Climate-related disasters compel millions to migrate under precarious and unsafe conditions and directly affect the enjoyment of a wide range of human rights, including the rights to life, adequate housing, education, water, food, health and security, among others, exacerbating situations of vulnerability, pointed out UN Human Rights’ advisor on migration and human rights, Carolina Hernandez.
Puentes pointed out that migration due to environmental crises is often seen as a threat and its management is increasingly militarized and security centred. Instead, migration must be addressed fully respecting and guaranteeing human rights, recognizing that it has increased because of the adverse impacts of climate change. It can also protect people and their human rights when facilitated through pathways for safe and regular migration.

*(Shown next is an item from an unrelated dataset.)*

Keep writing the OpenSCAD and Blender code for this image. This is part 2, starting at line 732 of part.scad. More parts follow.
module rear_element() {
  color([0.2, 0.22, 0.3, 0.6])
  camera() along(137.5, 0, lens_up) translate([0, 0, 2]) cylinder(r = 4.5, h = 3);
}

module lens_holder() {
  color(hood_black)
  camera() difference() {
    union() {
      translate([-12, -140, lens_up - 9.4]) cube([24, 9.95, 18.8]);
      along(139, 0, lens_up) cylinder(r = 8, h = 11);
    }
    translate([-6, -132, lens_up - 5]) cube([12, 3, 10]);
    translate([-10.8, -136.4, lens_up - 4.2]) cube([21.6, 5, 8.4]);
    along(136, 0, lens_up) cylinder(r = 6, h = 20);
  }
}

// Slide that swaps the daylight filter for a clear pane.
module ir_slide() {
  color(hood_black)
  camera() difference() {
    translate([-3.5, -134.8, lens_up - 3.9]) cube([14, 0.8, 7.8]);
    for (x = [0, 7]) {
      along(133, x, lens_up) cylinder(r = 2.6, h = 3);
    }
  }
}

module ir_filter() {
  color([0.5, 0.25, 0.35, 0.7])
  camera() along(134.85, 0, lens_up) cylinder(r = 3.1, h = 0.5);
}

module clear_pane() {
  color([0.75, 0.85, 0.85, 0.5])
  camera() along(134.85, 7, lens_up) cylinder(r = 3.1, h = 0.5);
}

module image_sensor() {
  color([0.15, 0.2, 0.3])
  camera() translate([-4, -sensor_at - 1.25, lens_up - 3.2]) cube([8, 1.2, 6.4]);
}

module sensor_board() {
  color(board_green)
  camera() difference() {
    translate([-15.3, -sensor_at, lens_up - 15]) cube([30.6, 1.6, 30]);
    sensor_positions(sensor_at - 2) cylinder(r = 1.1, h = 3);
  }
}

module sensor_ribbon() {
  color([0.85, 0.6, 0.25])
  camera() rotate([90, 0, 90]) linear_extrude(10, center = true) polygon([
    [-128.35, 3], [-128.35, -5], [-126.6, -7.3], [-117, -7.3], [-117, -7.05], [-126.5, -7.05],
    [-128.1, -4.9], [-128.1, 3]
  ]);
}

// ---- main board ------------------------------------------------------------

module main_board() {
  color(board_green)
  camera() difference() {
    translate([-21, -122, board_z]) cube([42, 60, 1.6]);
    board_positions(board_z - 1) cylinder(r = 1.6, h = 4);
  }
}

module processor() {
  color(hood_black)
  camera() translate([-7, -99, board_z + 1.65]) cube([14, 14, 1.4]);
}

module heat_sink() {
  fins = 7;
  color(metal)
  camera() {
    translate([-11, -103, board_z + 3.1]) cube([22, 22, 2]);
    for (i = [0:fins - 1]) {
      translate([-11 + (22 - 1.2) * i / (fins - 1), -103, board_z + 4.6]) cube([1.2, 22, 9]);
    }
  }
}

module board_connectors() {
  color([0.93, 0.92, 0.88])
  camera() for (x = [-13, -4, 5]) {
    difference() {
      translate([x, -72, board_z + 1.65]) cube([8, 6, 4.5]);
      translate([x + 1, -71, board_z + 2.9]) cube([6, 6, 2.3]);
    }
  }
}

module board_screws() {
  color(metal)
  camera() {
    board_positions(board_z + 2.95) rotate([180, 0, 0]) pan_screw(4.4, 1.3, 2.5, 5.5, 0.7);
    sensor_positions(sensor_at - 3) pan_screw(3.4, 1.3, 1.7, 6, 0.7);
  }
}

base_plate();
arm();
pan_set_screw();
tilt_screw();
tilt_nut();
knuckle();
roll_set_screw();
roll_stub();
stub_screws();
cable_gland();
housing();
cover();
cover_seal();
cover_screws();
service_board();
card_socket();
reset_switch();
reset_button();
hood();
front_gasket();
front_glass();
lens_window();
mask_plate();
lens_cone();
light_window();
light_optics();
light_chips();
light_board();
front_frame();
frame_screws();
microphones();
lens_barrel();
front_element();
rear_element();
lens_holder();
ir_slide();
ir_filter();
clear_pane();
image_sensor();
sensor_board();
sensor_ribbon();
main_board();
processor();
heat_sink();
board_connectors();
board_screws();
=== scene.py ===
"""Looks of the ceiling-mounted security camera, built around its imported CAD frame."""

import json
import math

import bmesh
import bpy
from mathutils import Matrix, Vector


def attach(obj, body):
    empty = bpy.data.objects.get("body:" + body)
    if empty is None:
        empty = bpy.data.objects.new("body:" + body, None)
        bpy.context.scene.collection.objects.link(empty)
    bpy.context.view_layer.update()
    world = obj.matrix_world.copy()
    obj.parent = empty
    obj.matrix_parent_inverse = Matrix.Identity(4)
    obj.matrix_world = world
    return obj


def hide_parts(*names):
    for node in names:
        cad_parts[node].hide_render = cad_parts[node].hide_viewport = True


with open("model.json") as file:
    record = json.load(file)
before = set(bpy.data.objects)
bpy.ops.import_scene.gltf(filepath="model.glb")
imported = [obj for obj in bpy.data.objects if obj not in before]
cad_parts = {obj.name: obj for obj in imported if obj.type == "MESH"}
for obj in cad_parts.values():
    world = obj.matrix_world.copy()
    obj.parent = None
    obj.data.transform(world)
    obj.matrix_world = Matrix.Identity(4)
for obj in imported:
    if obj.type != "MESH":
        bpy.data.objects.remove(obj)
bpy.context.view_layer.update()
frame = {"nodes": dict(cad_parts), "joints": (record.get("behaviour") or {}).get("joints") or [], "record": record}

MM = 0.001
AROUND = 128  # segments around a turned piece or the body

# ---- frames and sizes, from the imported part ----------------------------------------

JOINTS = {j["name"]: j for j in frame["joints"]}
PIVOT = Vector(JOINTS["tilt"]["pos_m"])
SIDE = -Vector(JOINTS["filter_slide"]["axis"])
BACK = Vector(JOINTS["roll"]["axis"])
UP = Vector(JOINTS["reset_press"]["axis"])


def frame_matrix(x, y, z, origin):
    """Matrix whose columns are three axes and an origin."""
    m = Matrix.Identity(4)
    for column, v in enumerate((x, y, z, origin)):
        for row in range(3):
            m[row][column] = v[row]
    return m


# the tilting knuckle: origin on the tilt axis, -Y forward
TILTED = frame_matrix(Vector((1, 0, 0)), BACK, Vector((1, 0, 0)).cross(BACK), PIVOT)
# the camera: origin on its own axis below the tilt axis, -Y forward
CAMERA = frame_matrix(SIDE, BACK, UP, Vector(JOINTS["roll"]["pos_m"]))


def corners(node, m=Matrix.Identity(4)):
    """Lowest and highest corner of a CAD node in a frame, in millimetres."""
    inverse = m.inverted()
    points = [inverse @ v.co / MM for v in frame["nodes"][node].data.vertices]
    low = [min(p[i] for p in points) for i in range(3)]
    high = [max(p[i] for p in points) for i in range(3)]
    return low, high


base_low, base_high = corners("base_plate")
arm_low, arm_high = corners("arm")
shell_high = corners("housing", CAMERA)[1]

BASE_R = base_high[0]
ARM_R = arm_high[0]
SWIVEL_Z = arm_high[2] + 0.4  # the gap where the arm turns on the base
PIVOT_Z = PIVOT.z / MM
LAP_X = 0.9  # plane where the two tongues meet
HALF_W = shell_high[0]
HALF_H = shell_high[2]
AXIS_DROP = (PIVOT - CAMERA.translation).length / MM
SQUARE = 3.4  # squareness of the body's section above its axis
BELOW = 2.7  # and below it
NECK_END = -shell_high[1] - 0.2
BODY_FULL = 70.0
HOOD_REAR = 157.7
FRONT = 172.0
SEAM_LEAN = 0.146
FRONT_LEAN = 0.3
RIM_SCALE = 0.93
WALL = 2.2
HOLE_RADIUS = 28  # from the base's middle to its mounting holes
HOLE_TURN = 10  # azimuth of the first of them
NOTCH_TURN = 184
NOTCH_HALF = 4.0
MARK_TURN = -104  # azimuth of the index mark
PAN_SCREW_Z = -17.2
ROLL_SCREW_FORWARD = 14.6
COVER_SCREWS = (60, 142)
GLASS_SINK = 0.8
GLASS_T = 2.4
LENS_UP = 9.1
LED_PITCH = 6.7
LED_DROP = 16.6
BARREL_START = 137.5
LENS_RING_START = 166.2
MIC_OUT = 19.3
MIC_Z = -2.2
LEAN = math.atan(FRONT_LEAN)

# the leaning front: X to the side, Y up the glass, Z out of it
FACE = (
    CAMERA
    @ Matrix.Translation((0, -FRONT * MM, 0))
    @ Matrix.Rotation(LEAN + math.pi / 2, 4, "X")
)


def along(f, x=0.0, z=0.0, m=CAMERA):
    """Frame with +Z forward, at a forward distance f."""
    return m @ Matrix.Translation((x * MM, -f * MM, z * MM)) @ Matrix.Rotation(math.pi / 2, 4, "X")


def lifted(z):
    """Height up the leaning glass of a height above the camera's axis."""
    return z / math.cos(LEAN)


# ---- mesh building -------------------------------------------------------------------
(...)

“Migration is part of diversity and human nature. It enriches us and has been part of humanity’s development and progress,” she said, adding that all of us, individuals, States and the private sector, need to embrace a human rights-based approach to migration that puts people at the centre and recognizes the drivers of environmental and climate-related migration, starting with unsustainable consumption and production.
“One hundred and eight corporations are responsible for about 70 per cent of climate emissions in history. What we have done so far has not fully worked,” Puentes said. “Having the right to a healthy environment recognized is a first step, though it is not enough. We need to implement it and put it in practice. Compliance and assuming responsibility, assuming loss and damage, putting in place adaptation and mitigation that is effective is something that we need to do now.”
Puentes stressed that the Global Coalition worked with States, UN agencies, and other actors to push for the recognition of the right to a clean, healthy and sustainable environment.
“The Human Rights Prize for the Coalition is a reminder of what we can achieve when we collaborate. It's also a reminder that we cannot save the planet with just one State, one organisation, one Indigenous People - we must do it together.”